The fertilizer shipments are just a part of the 137 vessels waiting in the Paranagua harbor as of late last week. The number of vessels now waiting is 168% greater than the 51 that were waiting at the beginning of May.

In addition to chronic under capacity at the port, rainy weather and a series of strikes by federal workers has made the situation worse. Loading and unloading operations are suspended every time there is a possibility of rainfall. The rainfall at the port during the month of June was heavier than normal causing the wait time to increase. August is generally a dry month, but spring rains can start to occur as soon late-August or early September, which would add to the problems at the port.

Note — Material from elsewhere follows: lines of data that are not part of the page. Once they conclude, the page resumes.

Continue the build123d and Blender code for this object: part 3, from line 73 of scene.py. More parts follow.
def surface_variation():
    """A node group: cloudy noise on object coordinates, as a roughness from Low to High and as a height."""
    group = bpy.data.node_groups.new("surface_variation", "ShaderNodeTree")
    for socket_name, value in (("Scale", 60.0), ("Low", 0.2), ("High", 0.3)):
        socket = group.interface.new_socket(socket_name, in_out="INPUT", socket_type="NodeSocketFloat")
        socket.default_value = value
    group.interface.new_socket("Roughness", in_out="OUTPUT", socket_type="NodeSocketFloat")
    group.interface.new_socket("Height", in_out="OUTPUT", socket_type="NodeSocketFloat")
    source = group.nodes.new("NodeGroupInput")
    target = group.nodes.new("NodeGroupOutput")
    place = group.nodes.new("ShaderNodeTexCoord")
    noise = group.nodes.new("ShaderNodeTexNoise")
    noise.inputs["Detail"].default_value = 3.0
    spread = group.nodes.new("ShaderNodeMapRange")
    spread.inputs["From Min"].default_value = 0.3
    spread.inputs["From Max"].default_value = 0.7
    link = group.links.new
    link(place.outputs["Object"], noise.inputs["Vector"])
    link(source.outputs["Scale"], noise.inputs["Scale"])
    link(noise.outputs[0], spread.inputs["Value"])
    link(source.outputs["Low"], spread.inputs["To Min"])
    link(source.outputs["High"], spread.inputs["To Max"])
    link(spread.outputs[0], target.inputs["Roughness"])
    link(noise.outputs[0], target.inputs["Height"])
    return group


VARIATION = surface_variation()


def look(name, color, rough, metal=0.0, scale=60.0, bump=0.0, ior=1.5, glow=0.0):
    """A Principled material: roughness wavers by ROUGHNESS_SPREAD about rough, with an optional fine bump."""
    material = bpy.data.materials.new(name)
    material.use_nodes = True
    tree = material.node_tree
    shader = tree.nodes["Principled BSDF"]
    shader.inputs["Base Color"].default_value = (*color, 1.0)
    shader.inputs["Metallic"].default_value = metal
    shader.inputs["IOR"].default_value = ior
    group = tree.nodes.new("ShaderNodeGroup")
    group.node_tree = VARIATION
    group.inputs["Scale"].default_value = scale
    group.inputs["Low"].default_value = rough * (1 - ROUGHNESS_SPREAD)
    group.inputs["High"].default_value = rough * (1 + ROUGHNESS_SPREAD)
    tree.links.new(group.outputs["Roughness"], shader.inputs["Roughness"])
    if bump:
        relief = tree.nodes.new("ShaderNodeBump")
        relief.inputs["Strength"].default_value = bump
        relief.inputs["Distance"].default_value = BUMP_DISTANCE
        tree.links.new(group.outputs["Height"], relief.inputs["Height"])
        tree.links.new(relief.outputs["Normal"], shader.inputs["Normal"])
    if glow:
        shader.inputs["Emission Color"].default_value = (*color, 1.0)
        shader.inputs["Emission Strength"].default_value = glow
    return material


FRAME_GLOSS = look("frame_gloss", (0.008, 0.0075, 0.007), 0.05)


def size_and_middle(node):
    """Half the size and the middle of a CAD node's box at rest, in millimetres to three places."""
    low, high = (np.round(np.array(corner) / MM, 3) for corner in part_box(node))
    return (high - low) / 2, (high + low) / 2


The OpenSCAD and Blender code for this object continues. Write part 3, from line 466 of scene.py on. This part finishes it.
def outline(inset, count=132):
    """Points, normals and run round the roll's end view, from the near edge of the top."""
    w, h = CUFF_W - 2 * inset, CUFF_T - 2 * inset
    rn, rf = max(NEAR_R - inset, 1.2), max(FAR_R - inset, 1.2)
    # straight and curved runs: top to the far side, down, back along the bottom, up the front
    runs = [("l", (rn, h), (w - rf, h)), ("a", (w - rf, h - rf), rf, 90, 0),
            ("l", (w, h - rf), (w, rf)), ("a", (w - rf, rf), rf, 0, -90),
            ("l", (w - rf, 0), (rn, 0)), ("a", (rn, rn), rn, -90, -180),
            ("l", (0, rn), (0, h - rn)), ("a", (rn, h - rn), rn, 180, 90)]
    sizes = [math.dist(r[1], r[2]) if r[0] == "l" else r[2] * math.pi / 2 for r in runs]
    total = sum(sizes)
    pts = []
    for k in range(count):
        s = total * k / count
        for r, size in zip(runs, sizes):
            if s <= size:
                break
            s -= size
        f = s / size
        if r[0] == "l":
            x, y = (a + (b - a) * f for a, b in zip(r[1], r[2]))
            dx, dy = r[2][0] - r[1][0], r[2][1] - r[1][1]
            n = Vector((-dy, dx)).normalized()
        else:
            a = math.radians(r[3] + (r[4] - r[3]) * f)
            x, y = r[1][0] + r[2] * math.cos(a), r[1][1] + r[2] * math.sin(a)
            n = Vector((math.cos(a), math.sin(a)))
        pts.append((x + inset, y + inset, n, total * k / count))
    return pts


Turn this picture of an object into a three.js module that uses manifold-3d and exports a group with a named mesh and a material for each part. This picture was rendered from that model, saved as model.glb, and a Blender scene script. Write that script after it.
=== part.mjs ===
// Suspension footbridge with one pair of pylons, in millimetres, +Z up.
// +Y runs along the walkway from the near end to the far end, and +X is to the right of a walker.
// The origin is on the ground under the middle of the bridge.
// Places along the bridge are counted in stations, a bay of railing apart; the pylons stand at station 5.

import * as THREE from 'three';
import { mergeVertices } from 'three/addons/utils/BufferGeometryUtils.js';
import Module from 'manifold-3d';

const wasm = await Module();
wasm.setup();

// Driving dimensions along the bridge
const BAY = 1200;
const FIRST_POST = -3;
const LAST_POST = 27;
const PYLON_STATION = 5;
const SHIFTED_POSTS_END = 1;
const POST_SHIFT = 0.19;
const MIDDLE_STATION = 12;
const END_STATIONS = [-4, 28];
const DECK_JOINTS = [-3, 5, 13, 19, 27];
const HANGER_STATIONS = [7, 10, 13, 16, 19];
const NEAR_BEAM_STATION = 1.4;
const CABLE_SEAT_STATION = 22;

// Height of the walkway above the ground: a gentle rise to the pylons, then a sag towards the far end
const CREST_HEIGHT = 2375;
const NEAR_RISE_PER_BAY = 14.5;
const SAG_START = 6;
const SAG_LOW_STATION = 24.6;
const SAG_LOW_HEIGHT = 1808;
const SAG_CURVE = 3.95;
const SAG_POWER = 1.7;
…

A solution to this problem would be the instillation of covers that could protect the entire vessel or just the individual hold where loading is occurring. The cost of covering all the vessels at the port is estimated at US$ 60 million. To cover an individual hold with a rigid cover, it would cost an estimated US$ 6 million, but with a flexible cover, the cost could be as low as US$ 1 million. Port authorities have been analyzing various options for the port, but no decision has been made and no money has been allocated.

In addition to the logistical problems at the port, the delays have been amplified by a series of strikes and work-slowdowns by federal workers including: fiscal officials, sanitation and grain inspectors, and the federal police.